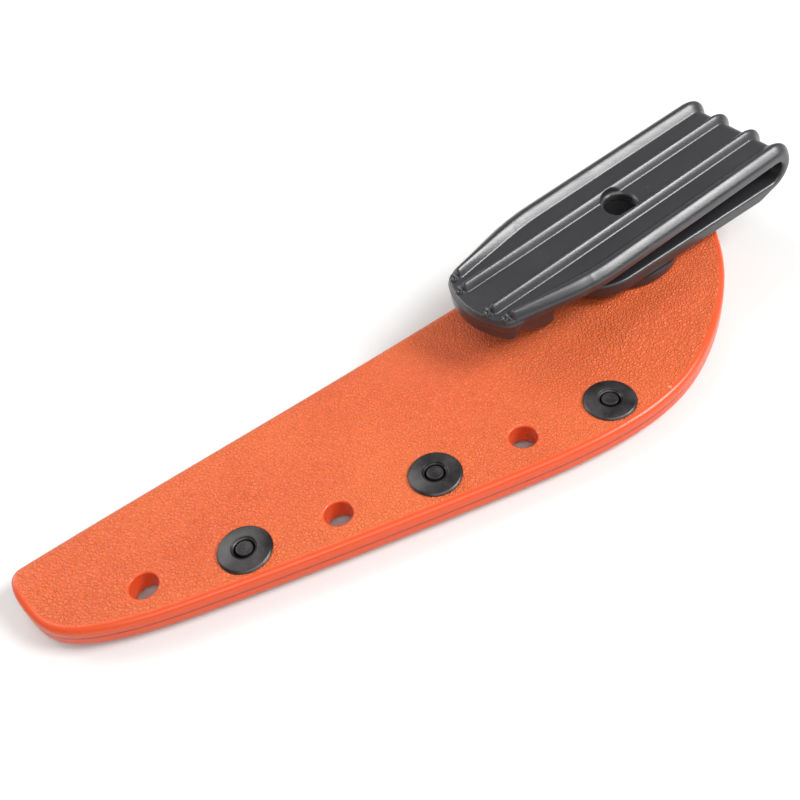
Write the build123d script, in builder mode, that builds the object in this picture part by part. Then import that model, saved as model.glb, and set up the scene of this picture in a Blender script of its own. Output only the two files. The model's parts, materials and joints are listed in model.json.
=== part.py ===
from build123d import *
import os
from math import cos, radians, sin

# Folded thermoplastic knife sheath with a moulded belt clip.
#
# The sheath lies on its back leaf.  +X runs along the row of seam holes, from the
# point of the sheath to its mouth, +Y runs across to the fold and +Z leaves the front
# leaf.  The origin is on the back face, on the axis of the lashing hole by the point.

os.makedirs("parts", exist_ok=True)

# ---------------------------------------------------------------- sheet and seam
SHEET = 2.6  # thickness of the thermoplastic sheet
SEAM_GAP = 0.2  # air left between the two leaves along the seam
SEAM_TOP = 2 * SHEET + SEAM_GAP  # front face of the seam
EDGE_ROUND = 0.9  # polished edges of both leaves

# ---------------------------------------------------------------- fold line
FOLD_START = (-26.4, 17.2)  # where the fold meets the point of the sheath
FOLD_ANGLE = 14.5  # fold against the row of seam holes, degrees
WIDE = 80.0  # sections reach past the widest place of the sheath

# Stations along the fold: distance from the point, outside height of the fold, and
# how far from the fold the front leaf comes down onto the back leaf.
STATIONS = (
    (-8.0, 6.4, 14.0),
    (35.0, 7.2, 22.0),
    (115.0, 7.6, 40.0),
    (165.0, 9.8, 48.0),
    (205.0, 12.0, 52.0),
)

# Lower edge of the sheath, from the point to the top of the mouth.
OUTLINE = (
    (-26.3, 17.8),
    (-27.2, 13.6),
    (-25.7, 6.5),
    (-20.8, -1.6),
    (-9.0, -6.9),
    (12.0, -9.1),
    (45.0, -9.9),
    (80.0, -9.9),
    (110.0, -8.0),
    (128.0, -2.6),
    (146.0, 10.8),
    (159.0, 27.4),
    (165.6, 44.0),
    (167.0, 58.0),
    (165.0, 74.0),
)
BEYOND_FOLD = (-40.0, 30.0)  # closes the outline outside the fold
SPARE = 0.1  # planed off the back
TALL = 40.0

# ---------------------------------------------------------------- seam holes and rivets
LASHING_HOLES = ((0.0, 0.0), (43.7, -1.1), (88.7, 0.0))
RIVET_PLACES = {"tip": (22.3, -1.2), "middle": (66.7, -1.0), "mouth": (110.9, 0.4)}
HOLE_RADIUS = 3.2
RIVET_SHANK = 3.1  # radius of the tube
RIVET_BORE = 2.4
RIVET_FLANGE = 6.2
RIVET_RIM = 0.35  # flange thickness at its rim
RIVET_CROWN = 1.1  # flange thickness at its middle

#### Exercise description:
Looking at the material above, please copy exactly every line from its first line through the line containing "from math import cos, radians, sin", with both ends included and nothing else.

#### Result:
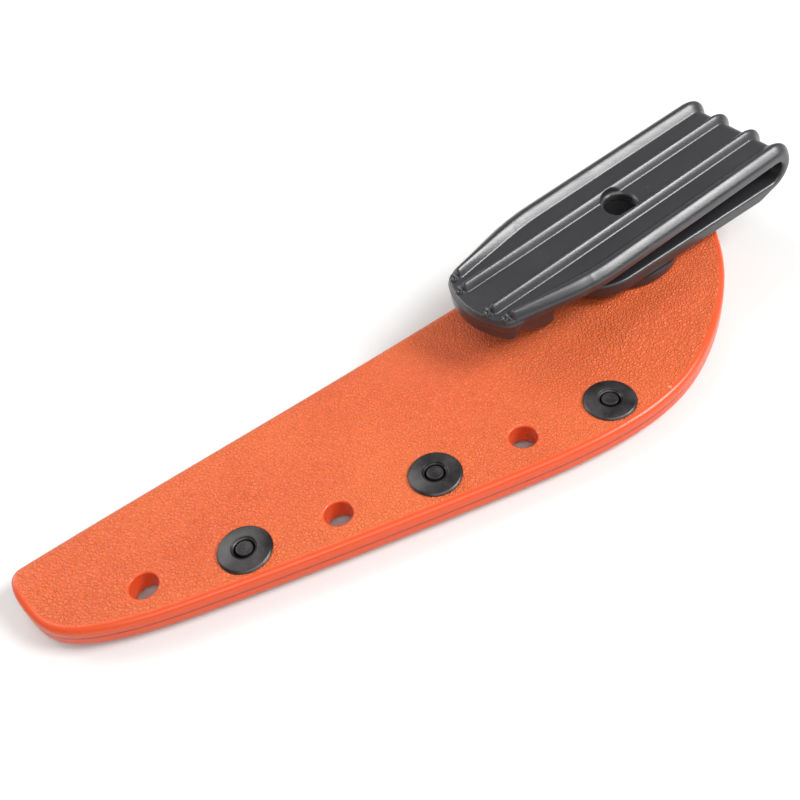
Write the build123d script, in builder mode, that builds the object in this picture part by part. Then import that model, saved as model.glb, and set up the scene of this picture in a Blender script of its own. Output only the two files. The model's parts, materials and joints are listed in model.json.
=== part.py ===
from build123d import *
import os
from math import cos, radians, sin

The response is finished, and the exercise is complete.